Of course, the point of the famous SNL sketch was not to determine the truth of a Beatles lyric, but to explore the uncomfortable cognitive dissonance we experience when faced with celebrities in person. Chris Farley’s nervous, self-flagellating ordinary-guy-as-talk-show-host is so funny because it is a performance of the odd relationship ordinary people have to celebrities. Based on years, sometimes decades of exposure to them, we come to feel as if we know them (especially true for singers, confessional poets, and the like, for whom it pays to maintain the little white lie that their words are windows into the soul, a true portrait of the artist him/herself), but we do not know them at all. Instead, we know their work, which is a performance, manifestly NOT real in the case of actors, and highly mediated at least in the case of musicians, newsreaders, and athletes. When a fan says, “I love Paul McCartney,” what he really means is, “I love Paul McCartney’s work.”

The double consciousness in which a celebrity is both known and unknown (both friend and stranger) creates most of the discomfort we feel when meeting a famous person, especially if it is a person we “know,” perhaps even like, but do not have a particularly burning case of fandom for. What does one say to this person? I suppose a simple, “I liked you in Ghostbusters” would suffice, but that lacks something, and feels awkward anyway. As a conversational gambit, it has little chance of leading to an actual conversation, to a large degree because you (Average Joe) know more about Jane Famous than she knows about you. In other words, the inequality in the encounter favors you, Average Joe, which is the opposite of the way it is commonly perceived. Even then, what Average Joe knows, what he OWNS–the very personal relationship he has to Jane Famous’s work–is an uncomfortable case of knowing a lot at the same time as knowing a little.

I spent the bulk of my 20’s waiting tables and bar tending at Louie’s Bookstore Café, a hip restaurant in Baltimore (sadly, Louie’s no longer exists) that attracted musicians and actors when they were in town playing a show or filming a movie. At Louie’s, I had plenty of chances to observe and participate in the uncomfortable reverse power differential described above. “Andre Braugher, your Detective Pembleton redefines the TV cop! And, uh, what kind of dressing would you like?” So, yeah. Mostly (well, all the time) I just did the second part of that, even with the table that featured the oddest collection of well-known people ever to gather there: during the production of Cry-Baby, John Waters brought in a group that included Johnny Depp, Patty Hearst, and Traci Lords. The only time I was ever really starstruck was with Iggy Pop, sitting at the bar nursing a club soda. Here is a guy whose work I truly admire, whose influence on many other things I like was immense, and I don’t have a word to say to him–or rather, I have too much to say to him and he has nothing to say to me, beyond what he already said in “I Wanna Be Your Dog.”
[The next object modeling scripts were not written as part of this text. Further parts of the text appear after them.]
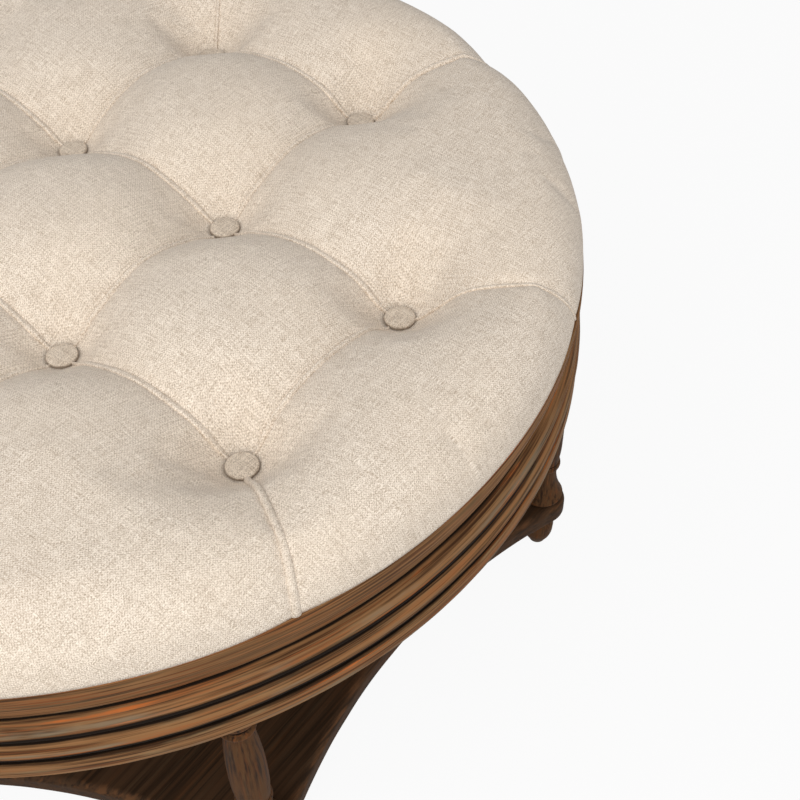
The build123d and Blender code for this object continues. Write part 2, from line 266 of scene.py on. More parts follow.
class Recipe(Nodes):
    """A geometry node tree with named inputs, run on a source and turned into a plain mesh."""

    def __init__(self, name: str, inputs: dict[str, str]) -> None:
        """Makes the tree's interface.

        Args:
            name: The tree's name.
            inputs: Each input's label and socket type, after the geometry.
        """
        super().__init__(bpy.data.node_groups.new(name, "GeometryNodeTree"))
        self.tree.interface.new_socket("Geometry", in_out="OUTPUT", socket_type="NodeSocketGeometry")
        every = {"Geometry": "NodeSocketGeometry", **inputs, "Finish": "NodeSocketMaterial"}
        self.keys = {label: self.tree.interface.new_socket(label, in_out="INPUT", socket_type=kind).identifier
                     for label, kind in every.items()}
        self.group = self.tree.nodes.new("NodeGroupInput")

    def given(self, label: str) -> Signal:
        """Returns one of the named inputs."""
        return Signal(self, self.group.outputs[label])

    def serve(self, geometry: Signal) -> None:
        """Ends the tree in Realize Instances and Set Material.

        Args:
            geometry: What the tree has made.
        """
        real = self.node("GeometryNodeRealizeInstances", {}, {0: geometry})
        dressed = self.node("GeometryNodeSetMaterial", {},
                            {"Geometry": real, "Material": self.given("Finish")})
        self.node("NodeGroupOutput", {}, {0: dressed})

    def run(self, name: str, source: bpy.types.Object, values: dict[str, Any]) -> bpy.types.Object:
        """Runs the tree on a source object, which is then removed.

        Args:
            name: The new piece's name.
            source: The object that carries the geometry.
            values: The named inputs.

        Returns:
            The new piece.
        """
        modifier = source.modifiers.new(self.tree.name, "NODES")
        modifier.node_group = self.tree
        for label, value in values.items():
            modifier[self.keys[label]] = value
        mesh = evaluated_mesh(source)
        source.modifiers.remove(modifier)
        bpy.data.objects.remove(source)
        mesh.polygons.foreach_set("use_smooth", np.ones(len(mesh.polygons), dtype=bool))
        mesh.set_sharp_from_angle(angle=SHARP_TURN)
        return add_object(name, mesh)


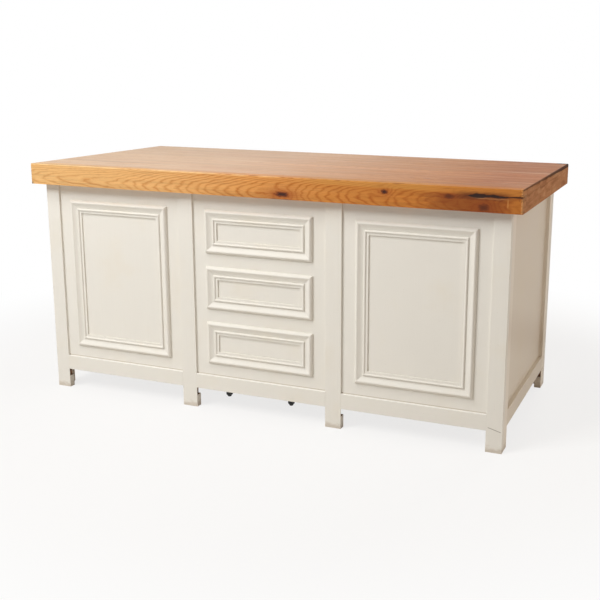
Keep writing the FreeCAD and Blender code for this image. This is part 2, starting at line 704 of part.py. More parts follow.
def save_doors():
    """Writes the doors with their hinges and knobs, the pins with the leaves on the stiles."""
    low_hinge, high_hinge = hinge_heights()
    fixed = []
    for side, place in (("right", lambda solid: solid), ("left", mirrored)):
        save(f"door_{side}", *[place(solid) for solid in door()])
        save(f"hinge_door_leaves_{side}", place(door_leaf(low_hinge)), place(door_leaf(high_hinge)))
        save(f"door_knob_{side}", place(knob(OUTER_BAY_LOW + FRONT_GAP + DOOR_MARGIN / 2,
                                             FRONT_HIGH - KNOB_DROP)))
        for low in (low_hinge, high_hinge):
            fixed += [place(frame_leaf(low)), place(hinge_pin(low))]
    save("hinge_frame_leaves", *fixed)


def save_feet():
    """Writes the levelling feet and their sockets."""
    save("levelling_foot_left", foot(FOOT_LEFT_X))
    save("levelling_foot_right", foot(FOOT_RIGHT_X))
    save("foot_sockets", foot_socket(FOOT_LEFT_X), foot_socket(FOOT_RIGHT_X))


os.makedirs("parts", exist_ok=True)
save_worktop()
save_front()
save_ends()
save_rear()
save_inside()
save_drawers()
save_doors()
save_feet()
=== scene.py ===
import json
import logging
import math
from dataclasses import dataclass
from enum import Enum
from typing import Any, Optional, Sequence, Union

import bpy
from mathutils import Matrix, Vector

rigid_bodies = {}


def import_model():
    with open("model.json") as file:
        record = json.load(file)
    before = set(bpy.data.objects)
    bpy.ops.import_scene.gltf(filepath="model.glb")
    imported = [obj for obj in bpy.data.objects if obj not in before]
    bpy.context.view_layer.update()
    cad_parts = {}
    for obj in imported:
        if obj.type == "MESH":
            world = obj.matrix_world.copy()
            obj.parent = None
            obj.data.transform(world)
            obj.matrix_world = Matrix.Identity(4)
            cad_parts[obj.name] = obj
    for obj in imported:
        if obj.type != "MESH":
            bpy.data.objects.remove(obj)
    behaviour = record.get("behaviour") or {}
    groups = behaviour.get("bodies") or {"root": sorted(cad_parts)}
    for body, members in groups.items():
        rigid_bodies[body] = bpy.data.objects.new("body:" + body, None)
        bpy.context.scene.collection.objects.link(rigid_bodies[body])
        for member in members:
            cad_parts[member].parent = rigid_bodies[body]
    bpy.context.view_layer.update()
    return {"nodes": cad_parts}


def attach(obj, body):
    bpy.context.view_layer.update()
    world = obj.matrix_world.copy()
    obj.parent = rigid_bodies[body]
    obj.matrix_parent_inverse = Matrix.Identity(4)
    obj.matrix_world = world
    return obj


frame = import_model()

log = logging.getLogger("island")

MM = 0.001
FRONT, REAR, END, UNDER, TOP = -450.0, 450.0, 950.0, 822.0, 900.0  # the worktop's faces
PLANK_JOINTS = (-405.0, -173.3, 58.3, 290.0)
FRAME_HALF, SIDE_FACE = 415.0, 910.0  # the cabinet's front frame and its ends
RAIL_TOP = 133.0
HOUSING_HEIGHTS, HOUSING_DEPTH = (46.4, 77.0), 10.6  # the housings under the rails, with a margin
Colour = tuple[float, float, float, float]
Point = tuple[float, float, float]
Socket = bpy.types.NodeSocket


def shade(red: int, green: int, blue: int) -> Colour:
    """Turn a paint-chart colour into the linear one that a node takes.

    Args:
        red: The red part, 0 to 255.
        green: The green part, 0 to 255.
        blue: The blue part, 0 to 255.

    Returns:
        The colour as four linear numbers.
    """
    parts = [value / 255 for value in (red, green, blue)]
    linear = [p / 12.92 if p <= 0.04045 else ((p + 0.055) / 1.055) ** 2.4 for p in parts]
    return (linear[0], linear[1], linear[2], 1.0)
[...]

Now, remember that time, a few paragraphs ago? When I was talking about The Beatles? That was cool. But it also has some bearing on this discussion of celebrities.

If celebrities (as people, the ones creating the work) were songs, we would know them only as cover versions or samples of that song. As consumers of popular culture, we don’t have an original, a referent, a Platonic ideal to refer to when enjoying the stuff that celebrities produce. Hence, to us, the stuff that they produce (the music and films and talk show appearances and the things they do that get splashed on the covers of gossip magazines) is the original and the person producing it is the copy. How strange is that! It’s as if we only knew The Beatles song “The End” via its appropriation in the Beastie Boys song “The Sounds of Science,” which bites a big tasty slice of “The End’s” main guitar riff. If that were true–if we only knew The Beatles by what we could understand from The Beastie Boys stealing/finding and re-contextualizing some Beatles noises, and various covers of Beatles songs by Ray Charles and The Breeders and The Damned–could we really say we know The Beatles?

That’s why “celebrity news” is so much bright and calorie-free chatter. It might be “true” in a limited sense, but being true does not necessarily also mean that it is relevant. What is relevant to us, the consumers of popular culture and art, should not be WHO produces it, but WHAT is produced. The work itself is our original, our referent, and that’s what’s important.

Understanding that premise leads inescapably to one conclusion: if it is not that important what kind of people celebrities and artists are, it unshackles our taste from the prison of personality. You can enjoy the work of Tim Robbins and Barbara Streisand even if they seem to be complete tools. You can delight in Mel Gibson movies even if he thinks of Jews as subhuman. You can dance to James Brown even if he hits his wife, rock to Jerry Lee Lewis even if he married his 13-year old cousin. None of that stuff matters, because if it does we get trapped into focusing on things that are at best marginal to the real value of the artistic work.

Anyway, that’s how I plan on rationalizing going to see Apocalypto. Until then, I will continue not caring that Michael Stipe is a blockhead.